Report every line in the listing that contains the string "scene".

[START]

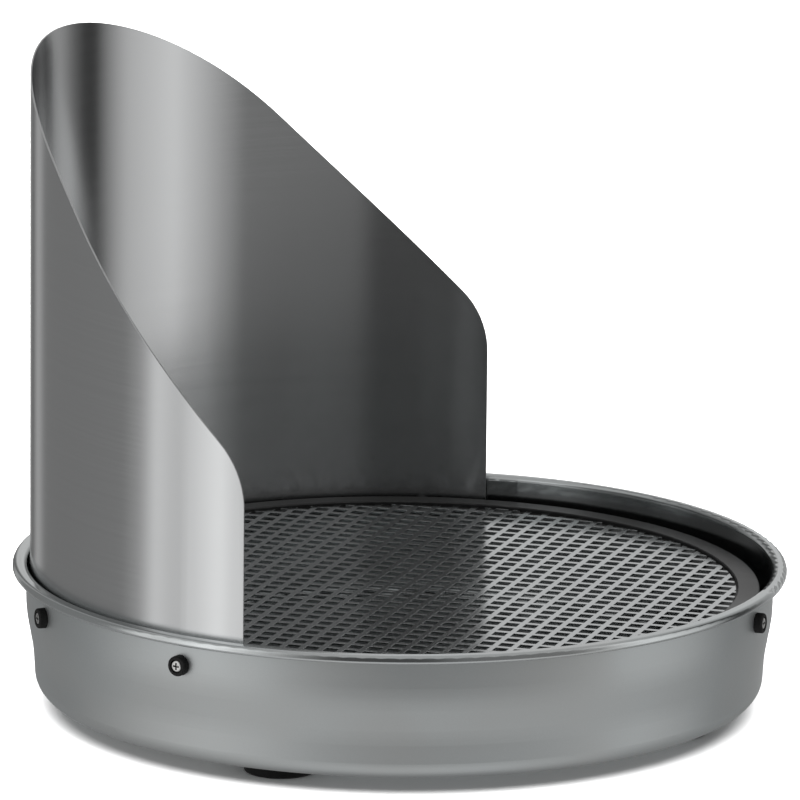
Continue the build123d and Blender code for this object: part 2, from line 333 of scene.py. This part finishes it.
def makeSteel(name, look, wear):
    material, tree, shader = startMaterial(name)
    lines = useGroup(tree, grainGroup, Stretch=look["stretch"]).outputs["Lines"]
    clouds = useGroup(tree, cloudGroup, Size=look["patchSize"], Contrast=wear["patchContrast"])
    patches = clouds.outputs["Patches"]
    edges = useGroup(tree, edgeGroup, Radius=look["edgeRadius"])
    dust = useGroup(tree, dustGroup, Amount=wear["dust"]).outputs["Dust"]
    tone = mixColour(tree, lines, look["darkTone"], look["paleTone"])
    patchTone = maths(tree, "MULTIPLY", patches, look["patchTone"])
    tone = mixColour(tree, patchTone, tone, look["patchColour"])
    tone = mixColour(tree, dust, tone, wear["dustTone"])
    # painted highlight: the edge mask lightens the base colour towards near white along the cut edges
    glint = maths(tree, "MULTIPLY", edges.outputs["Edge"], look["paintedGlintAmount"])
    tone = mixColour(tree, glint, tone, wear["paintedGlintTone"])
    tree.links.new(tone, shader.inputs["Base Color"])
    shader.inputs["Metallic"].default_value = 1.0
    rough = mixNumber(tree, lines, look["roughLow"], look["roughHigh"])
    rough = maths(tree, "MULTIPLY_ADD", patches, look["patchTone"] / 4, rough)
    rough = mixNumber(tree, glint, rough, wear["cutEdgeRough"])
    if "polishedFrom" in look:
        rough = mixNumber(tree, polishedPart(tree, look), rough, look["polishedRough"])
    rough = maths(tree, "MULTIPLY_ADD", dust, wear["dustRough"], rough)
    tree.links.new(rough, shader.inputs["Roughness"])
    if look["anisotropy"]:
        shader.inputs["Anisotropic"].default_value = look["anisotropy"]
        shader.inputs["Anisotropic Rotation"].default_value = 0.25
        tangent = put(tree, "ShaderNodeTangent", direction_type="RADIAL", axis="Z")
        tree.links.new(tangent.outputs[0], shader.inputs["Tangent"])
    normal = edges.outputs["Rounded"]
    if "waveHeight" in look:      # a drawn wall is never quite even
        place = put(tree, "ShaderNodeTexCoord").outputs["Object"]
        swell = put(tree, "ShaderNodeTexNoise", {"Vector": place, "Scale": look["waveSize"], "Detail": 1.5})
        wave = put(tree, "ShaderNodeBump", {
            "Strength": 1.0, "Distance": look["waveHeight"], "Height": swell.outputs[0], "Normal": normal,
        })
        normal = wave.outputs[0]
    bump = put(tree, "ShaderNodeBump", {
        "Strength": look["lineStrength"], "Distance": look["lineHeight"], "Height": lines, "Normal": normal,
    })
    tree.links.new(bump.outputs[0], shader.inputs["Normal"])
    return material


# black pieces: satin plastic for the ring, rubber for bumpers, feet and seals
ringPlastic = {
    "tone": 0.006, "wornTone": 0.02, "shine": 0.4, "rough": 0.3, "roughSpread": 0.08, "bumpScale": 1400.0,
    "bumpHeight": 0.00003, "bumpStrength": 0.25, "edgeRadius": 0.0004, "dust": 0.02,
}
blackRubber = {
    "tone": 0.006, "wornTone": 0.02, "shine": 0.15, "rough": 0.55, "roughSpread": 0.15, "bumpScale": 1800.0,
    "bumpHeight": 0.00005, "bumpStrength": 0.4, "edgeRadius": 0.0005, "dust": 0.02,
}
blackNylon = {
    "tone": 0.01, "wornTone": 0.02, "shine": 0.3, "rough": 0.45, "roughSpread": 0.1, "bumpScale": 2200.0,
    "bumpHeight": 0.00003, "bumpStrength": 0.2, "edgeRadius": 0.0002, "dust": 0.0,
}
blackUse = {"patchSize": 25.0, "patchContrast": 0.25, "dustTone": grey(0.35), "dustRough": 0.4}


def makeBlack(name, look, wear):
    material, tree, shader = startMaterial(name)
    edges = useGroup(tree, edgeGroup, Radius=look["edgeRadius"])
    clouds = useGroup(tree, cloudGroup, Size=wear["patchSize"], Contrast=wear["patchContrast"])
    patches = clouds.outputs["Patches"]
    dust = useGroup(tree, dustGroup, Amount=look["dust"]).outputs["Dust"]
    worn = maths(tree, "MULTIPLY", edges.outputs["Edge"], patches)
    tone = mixColour(tree, worn, grey(look["tone"]), grey(look["wornTone"]))
    tone = mixColour(tree, dust, tone, wear["dustTone"])
    tree.links.new(tone, shader.inputs["Base Color"])
    shader.inputs["Specular IOR Level"].default_value = look["shine"]
    rough = mixNumber(tree, patches, look["rough"], look["rough"] + look["roughSpread"])
    rough = maths(tree, "MULTIPLY_ADD", dust, wear["dustRough"], rough)
    tree.links.new(rough, shader.inputs["Roughness"])
    place = put(tree, "ShaderNodeTexCoord").outputs["Object"]
    skin = put(tree, "ShaderNodeTexNoise", {"Vector": place, "Scale": look["bumpScale"], "Detail": 3.0})
    bump = put(tree, "ShaderNodeBump", {
        "Strength": look["bumpStrength"], "Distance": look["bumpHeight"], "Height": skin.outputs[0],
        "Normal": edges.outputs["Rounded"],
    })
    tree.links.new(bump.outputs[0], shader.inputs["Normal"])
    return material


# screws and nuts: turned steel, with painted shade darkening the base colour down in the cross
screwSteel = {
    "tone": (0.62, 0.62, 0.61, 1), "paintedCrossShade": grey(0.1), "paintedShadeReach": 0.002,
    "roughLow": 0.22, "roughHigh": 0.34, "patchSize": 260.0, "patchContrast": 0.3,
    "scratchScale": 1500.0, "scratchHeight": 0.00003, "scratchStrength": 0.15, "edgeRadius": 0.0002,
}


def makeScrewSteel(name, look):
    material, tree, shader = startMaterial(name)
    edges = useGroup(tree, edgeGroup, Radius=look["edgeRadius"])
    clouds = useGroup(tree, cloudGroup, Size=look["patchSize"], Contrast=look["patchContrast"])
    place = put(tree, "ShaderNodeTexCoord").outputs["Object"]
    marks = put(tree, "ShaderNodeTexNoise", {"Vector": place, "Scale": look["scratchScale"], "Detail": 4.0})
    # painted shade: ambient occlusion darkens the base colour in the recess of the cross
    shade = put(tree, "ShaderNodeAmbientOcclusion", {"Distance": look["paintedShadeReach"]}, samples=4)
    outsidePaintedShade = fadeBetween(tree, shade.outputs["AO"], 0.3, 0.9)
    tone = mixColour(tree, outsidePaintedShade, look["paintedCrossShade"], look["tone"])
    tree.links.new(tone, shader.inputs["Base Color"])
    shader.inputs["Metallic"].default_value = 1.0
    rough = mixNumber(tree, clouds.outputs["Patches"], look["roughLow"], look["roughHigh"])
    tree.links.new(rough, shader.inputs["Roughness"])
    bump = put(tree, "ShaderNodeBump", {
        "Strength": look["scratchStrength"], "Distance": look["scratchHeight"],
        "Height": marks.outputs[0], "Normal": edges.outputs["Rounded"],
    })
    tree.links.new(bump.outputs[0], shader.inputs["Normal"])
    return material


finishes = {
    "tray": makeSteel("satinTraySteel", traySteel, sheetWearAndGlint),
    "shield": makeSteel("brushedShieldSteel", shieldSteel, sheetWearAndGlint),
    "perforated_plate": makeSteel("satinPlateSteel", plateSteel, sheetWearAndGlint),
    "support_ring": makeBlack("satinBlackPlastic", ringPlastic, blackUse),
}
nylon = makeBlack("blackNylon", blackNylon, blackUse)
rubber = makeBlack("blackRubber", blackRubber, blackUse)
brightScrew = makeScrewSteel("brightScrewSteel", screwSteel)
for name in nodes:
    if "screw" in name or "nuts" in name:
        finishes[name] = brightScrew
    elif "spacers" in name or "sleeves" in name:
        finishes[name] = nylon
    elif name not in finishes:
        finishes[name] = rubber


def dress(piece, material):
    piece.data.materials.clear()
    piece.data.materials.append(material)


for name, material in finishes.items():
    dress(nodes[name], material)
print("materials on", len(finishes), "pieces")
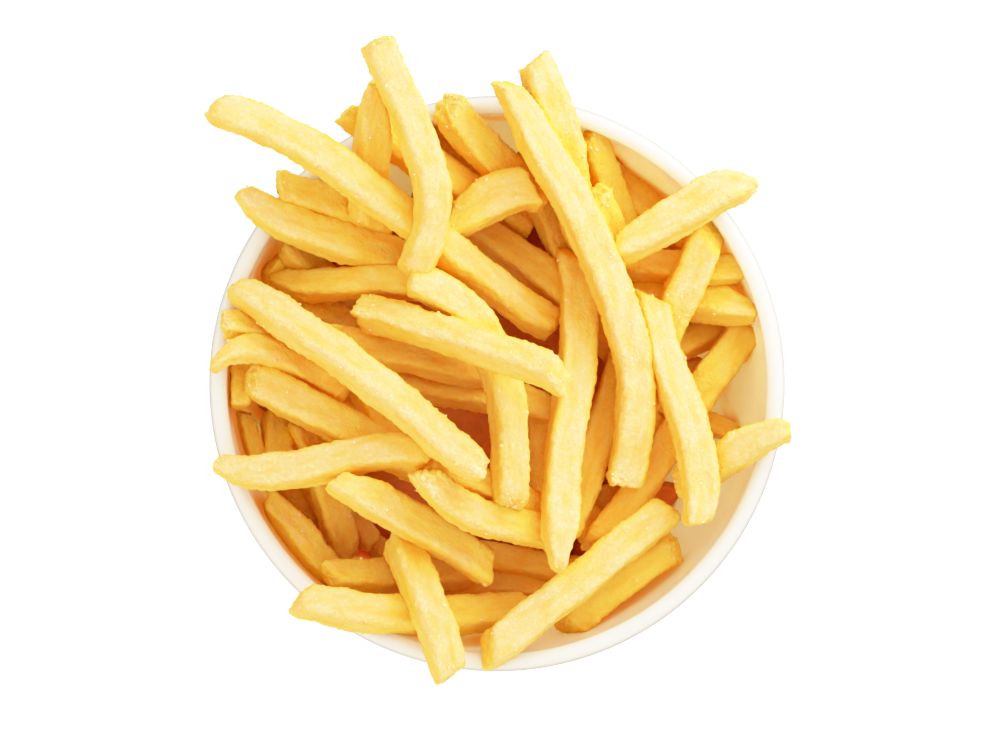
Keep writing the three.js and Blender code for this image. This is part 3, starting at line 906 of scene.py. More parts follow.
fryRelief = {  # scales are for each millimetre of fry
    "cornerGain": 5.4,  # how soon the middle of a face gives way to its corners
    "swellScale": (0.075, 7.3, 0),  # along a fry, and from one fry to the next
    "softPlaces": (0.35, 0.65),  # of the slow pattern, from none to most
    "roundHalf": 0.55,  # half the width of a section that has gone round
    "hollowPower": 2.0,
    "apart": (171.3, 93.1, 57.7),  # mm, from one fry's pattern to that of the next
    "dentScale": 0.12,  # dents of about 8 mm
    "streakScale": 0.7,
    "streakDraw": (0.16, 0.7, 0.7),  # streaks are drawn out along the fry
    "blisterScale": 0.75,  # blisters of about 1.3 mm
    "raggedScale": 0.6,
    "raggedReach": 3.0,  # mm from the tip
    "cornerBlisters": 0.8,  # blisters are this much higher along the corners
    "faceBlisters": 0.4,
}


# A rounded square one unit wide, each point of which remembers its place in it as corner.
def frySection(tree, given):
    square = addNode(tree, "GeometryNodeCurvePrimitiveQuadrilateral", {"Width": 1.0, "Height": 1.0})
    rounded = addNode(tree, "GeometryNodeFilletCurve", {
        "Curve": square.outputs[0], "Count": 5, "Radius": given["Corner Round"],
    }, mode="POLY")
    profile = addNode(tree, "GeometryNodeResampleCurve", {
        "Curve": rounded.outputs[0], "Count": given["Profile Points"],
    })
    corner = addNode(tree, "GeometryNodeInputPosition")
    return addNode(tree, "GeometryNodeStoreNamedAttribute", {
        "Geometry": profile.outputs[0], "Name": "corner", "Value": corner.outputs[0],
    }, data_type="FLOAT_VECTOR").outputs[0]


def pathValues(tree):
    read = {}
    for name in ("centre", "side", "up", "ahead", "lean", "corner"):
        read[name] = addNode(tree, "GeometryNodeInputNamedAttribute", {
            "Name": name,
        }, data_type="FLOAT_VECTOR").outputs[0]
    for name in ("wide", "thick", "ring", "place", "serial", "soft", "fryTip", "fryCrisp"):
        read[name] = addNode(tree, "GeometryNodeInputNamedAttribute", {
            "Name": name,
        }, data_type="FLOAT").outputs[0]
    return read


# 1 on the corners of the section and 0 in the middle of its faces.
def cornerNearness(tree, corner):
    parts = addNode(tree, "ShaderNodeSeparateXYZ", {0: corner})
    product = addNode(tree, "ShaderNodeMath", {
        0: parts.outputs[0], 1: parts.outputs[1],
    }, operation="MULTIPLY")
    bare = addNode(tree, "ShaderNodeMath", {0: product.outputs[0]}, operation="ABSOLUTE")
    return addNode(tree, "ShaderNodeMath", {
        0: bare.outputs[0], 1: fryRelief["cornerGain"],
    }, operation="MULTIPLY", use_clamp=True).outputs[0]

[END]

▸ Solution for this task:
Continue the build123d and Blender code for this object: part 2, from line 333 of scene.py. This part finishes it.
Keep writing the three.js and Blender code for this image. This is part 3, starting at line 906 of scene.py. More parts follow.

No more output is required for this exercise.